To use `update_prob()`, you only need 2 files, available from my [GitHub repository](http://github.com/pkremp/polls): 

* `update_prob.R`, which loads the data and defines the `update_prob()` function,
* `last_sim.RData`, which contains 4,000 simulations from the posterior distribution of the last model update.

Put the files into your working directory or use `setwd()`.

If you don't already have the `mvtnorm` package installed, you can do it by typing: `install.packages("mvtnorm")` in the console.

To create the functions and start playing, type: `source("update_prob.R")`, and the `update_prob()` function will be in your global environment.

The function accepts the following arguments:

* `clinton_states`: a character vector of states already called for Clinton;
* `trump_states`: a character vector of states already called for Trump;
* `clinton_scores_list`: a list of elements named with 2-letter state abbreviations; each element should be a numeric vector of length 2 containing the lower and upper bound of the interval in which Clinton share of the Clinton + Trump score is expected to fall. 
* `target_sim`: an integer indicating the minimum number of samples that should be drawn from the conditional distribution (set to 1000 by default).
* `show_all_states`: a logical value indicating whether to output the state by state expected win probabilities (set to `FALSE` by default).

# How it works

The function draws from a multivariate normal distribution of vote intentions (with the same mean and covariance as the simulations from the last model update) and rejects draws that do not match the constraints expressed in the `clinton_states`, `trump_states`, and `clinton_scores_list` arguments. Accepted draws (i.e. simulations that match the constraints) are recorded. The function keeps drawing from the multivariate normal distribution (in batches of 100,000 draws) until `target_sim` draws have been accepted.
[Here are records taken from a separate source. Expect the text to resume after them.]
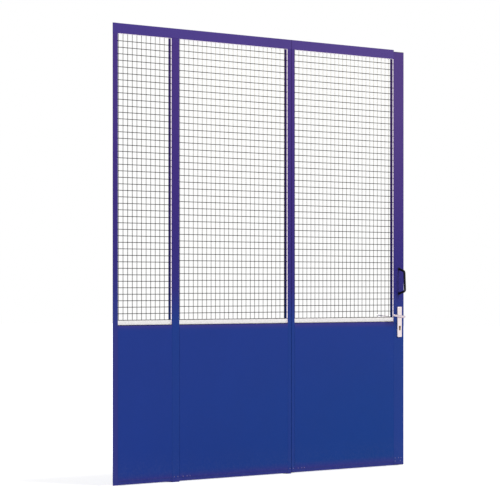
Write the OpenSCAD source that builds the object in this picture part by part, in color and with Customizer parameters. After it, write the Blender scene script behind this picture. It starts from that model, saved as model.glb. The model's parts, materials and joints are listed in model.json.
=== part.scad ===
// Wire mesh partition with a hinged door leaf, in millimetres.
// X runs along the partition, +Y away from the face side, +Z up from the floor.
// The origin is on the floor, under the middle of the whole assembly.

/* [Bays and posts] */
// Height of the frame above the floor
unit_h = 2950; // [2600:10:3200]
// Clear width of the narrow fixed bay
narrow_bay_w = 503; // [300:1:900]
// Clear width of the middle fixed bay
middle_bay_w = 1077; // [700:1:1400]
// Clear width of the bay inside the door leaf
door_bay_w = 1073; // [700:1:1300]
// Width of the cover strip at the left end
end_strip_w = 45; // [40:1:60]
// Thickness of the cover strip and of the bar behind it
strip_t = 3; // [2:0.5:4]
// Width of the mullion between the fixed bays
mullion_w = 70; // [50:1:100]
// Width of the fixed post that carries the hinges
door_post_w = 34; // [32:1:60]
// Gap between the door post and the leaf
hinge_gap = 3; // [2:0.5:6]
// Width of the leaf's hinge stile
hinge_stile_w = 33; // [32:1:60]
// Width of the leaf's lock stile
lock_stile_w = 112; // [98:1:120]
// Depth of the posts and rails, front to back
frame_d = 35; // [32:1:50]
// Wall of the square tubes
tube_wall = 2; // [1.5:0.5:3]
// Outer corner radius of the square tubes
corner_r = 2; // [1:0.5:4]

/* [Rails and sheets] */
// Height of the top rail
top_rail_h = 65; // [40:1:80]
// Height of the rail behind the top edge of the sheets
mid_rail_h = 35; // [25:1:60]
// Height of the rail behind the bottom edge of the sheets
bottom_rail_h = 40; // [36:1:60]
// Top edge of the steel sheets above the floor
sheet_top = 1025; // [950:5:1200]
// Bottom edge of the steel sheets above the floor
sheet_bottom = 28; // [20:1:29]
// Thickness of the steel sheets
sheet_t = 2; // [1.5:0.5:3]
// Depth of the folds at the sides of the sheets
sheet_fold_d = 20; // [10:1:25]
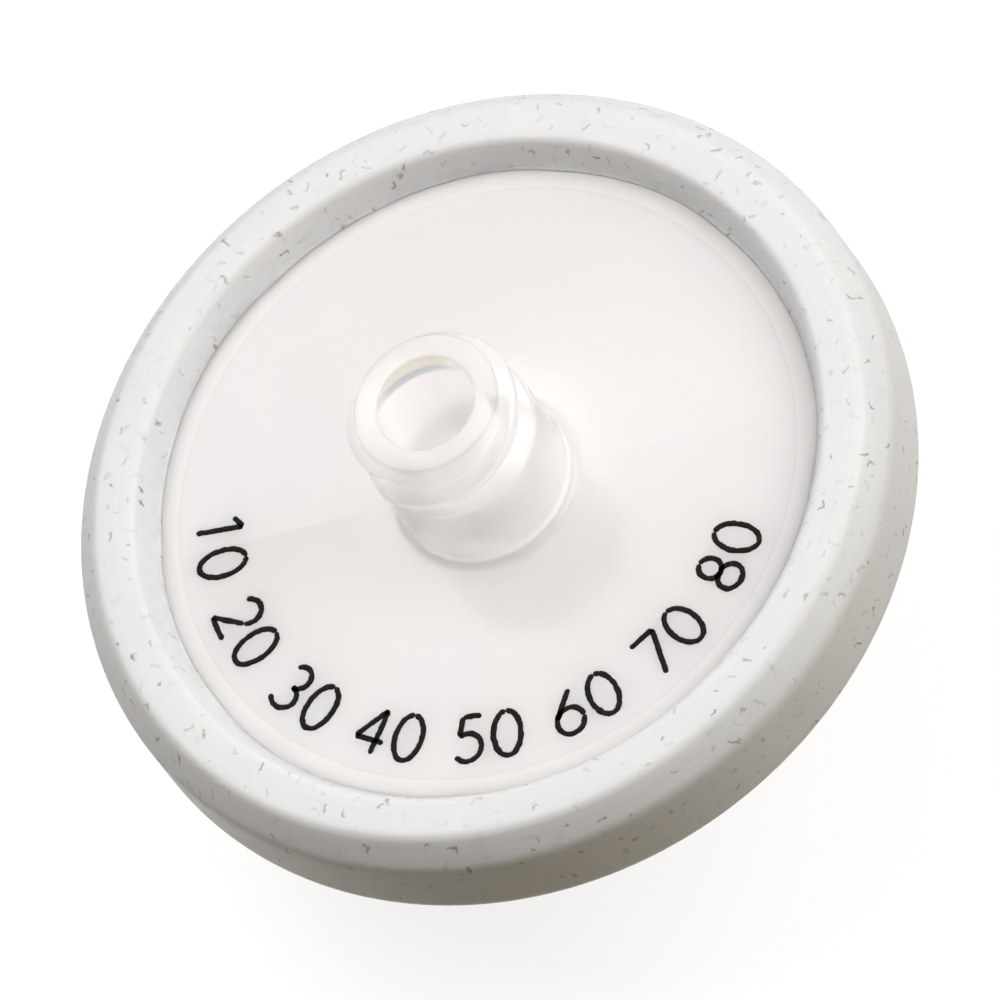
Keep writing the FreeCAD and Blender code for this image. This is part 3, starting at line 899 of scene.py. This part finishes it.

It then calculates the electoral votes distribution and returns the proportion of cases in which Clinton wins the electoral college, along with the standard error of this proportion.

This is a very simple and arguably dumb sampling algorithm. If your constraints are too tight, or your scenario is too far-fetched, the rejection rate will be extremely high. Stan would be much more efficient as the sampling algorithm would learn which regions of the parameter space to focus on; but this seems to work well enough for this application -- unless you want to explore some really complicated and unlikely combinations of scenarios or with extremely tight constraints.

If the rejection rate is too high and sampling looks like it would take too long, the function stops and issues a message inviting you to check if your constraints make sense and to consider relaxing them a bit.